Judicial Watch’s probe into the murder of NYPD Patrolman Phillip Cardillo is heading back to court in New York. Cardillo was murdered more than four decades ago, but the NYPD has advanced the preposterous legal claim that its investigation is still “active and ongoing” to deny Judicial Watch documents in the case. That’s an extreme interpretation of the state’s Freedom on Information Law, but typical of the assault on transparency underway in New York City under Mayor Bill de Blasio.

Cardillo was shot down in 1972 in Louis Farrakhan’s Nation of Islam Mosque in Harlem. No one ever served a day in jail for the crime. Controversy surrounded the case from the moment bullets flew. Why were suspects released from police custody? Why was the crime scene erased? Why was the FBI quickly on the scene? Why were investigations stonewalled? Who lured Cardillo to the mosque?
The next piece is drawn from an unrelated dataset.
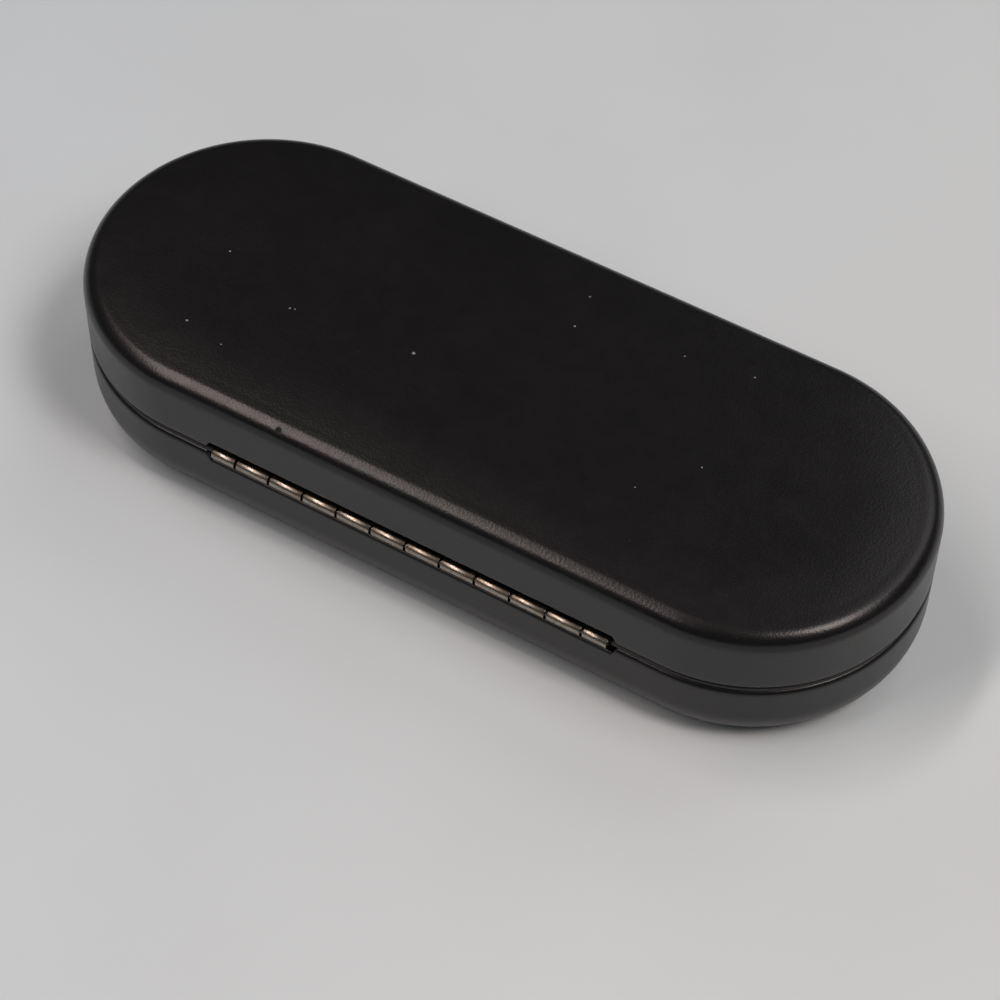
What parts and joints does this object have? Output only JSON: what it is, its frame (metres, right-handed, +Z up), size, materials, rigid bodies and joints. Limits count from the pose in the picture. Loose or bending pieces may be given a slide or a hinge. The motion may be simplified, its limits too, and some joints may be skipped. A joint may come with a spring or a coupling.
{
  "type": "sunglasses case",
  "caption": "Hard clamshell sunglasses case with round ends, black leatherette cover, flocked liners and a sprung piano hinge in the rear seam.",
  "frame": {"origin": "centre of the flat underside", "axes": "+X along the case, +Y towards the hinge side, +Z up out of the lid"},
  "size_m": [0.16, 0.0637, 0.0302],
  "materials": {
    "leatherette": "smooth matte black leatherette, very fine grain",
    "shell_steel": "pressed sheet, dull",
    "foam": "thin closed-cell foam",
    "flocking": "black flock on a thin formed tray",
    "band_plastic": "satin black",
    "hinge_nickel": "worn nickel plate",
    "rivet_steel": "plain steel",
    "spring_steel": "hard-drawn wire",
    "strip_fabric": "thin black woven strip"
  },
  "bodies": {
    "base": {"base_shell": "shell_steel", "base_cover": "leatherette", "base_padding": "foam", "base_liner": "flocking", "base_rim_band": "band_plastic", "hinge_leaf_base": "hinge_nickel", "leaf_rivets_base": "rivet_steel", "hinge_pin": "hinge_nickel", "hinge_strip": "strip_fabric"},
    "lid": {"lid_shell": "shell_steel", "lid_cover": "leatherette", "lid_padding": "foam", "lid_liner": "flocking", "hinge_leaf_lid": "hinge_nickel", "leaf_rivets_lid": "rivet_steel"},
    "left_spring": {"spring_left": "spring_steel"},
    "right_spring": {"spring_right": "spring_steel"}
  },
  "joints": [
    {"name": "lid_hinge", "type": "hinge", "parent": "base", "child": "lid", "pos_m": [0, 0.0312, 0.0158], "axis": [-1, 0, 0], "range_deg": [0, 120], "stiffness_Nm_per_rad": 0.03, "springref_deg": -57.3, "deforming": ["spring_left", "spring_right", "hinge_strip"]},
    {"name": "left_spring_pivot", "type": "hinge", "parent": "base", "child": "left_spring", "pos_m": [-0.022, 0.0288, 0.01164], "axis": [-1, 0, 0], "range_deg": [0, 60]},
    {"name": "right_spring_pivot", "type": "hinge", "parent": "base", "child": "right_spring", "pos_m": [0.022, 0.0288, 0.01164], "axis": [-1, 0, 0], "range_deg": [0, 60]}
  ],
  "couplings": [
    {"joint": "left_spring_pivot", "follows": "lid_hinge", "ratio": 0.5},
    {"joint": "right_spring_pivot", "follows": "lid_hinge", "ratio": 0.5}
  ]
}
Who in the political echelon cut a deal with whom, and why?

A suspect was arrested, indicted, went to trial—hung jury—went to trial again, acquitted. The alleged shooter was free—”not guilty” in the eyes of the law—but the NYPD was confident it arrested the right guy. The collar was righteous, but the prosecutions failed due to tainted and withheld evidence. Case closed.

Then, in 2006, NYPD Commissioner Ray Kelly re-opened the case. According to a 2006 letter from the NYPD to the FBI obtained by Judicial Watch, the new investigation was launched “to determine if there is evidence of a conspiracy in 1972” to kill Cardillo. Six years later, the case was closed again. An NYPD spokesman told the Daily News that the new probe was finished and that it “didn’t turn up any useful information.”

That’s when Judicial Watch began requesting documents in the case—and hit a stone wall. Year after year, Judicial Watch’s requests for information were met with silence. In 2017, Judicial Watch went to court, arguing that the NYPD should be compelled to turn over the Cardillo case file and a tape-recording of an anonymous caller luring police to the Harlem mosque.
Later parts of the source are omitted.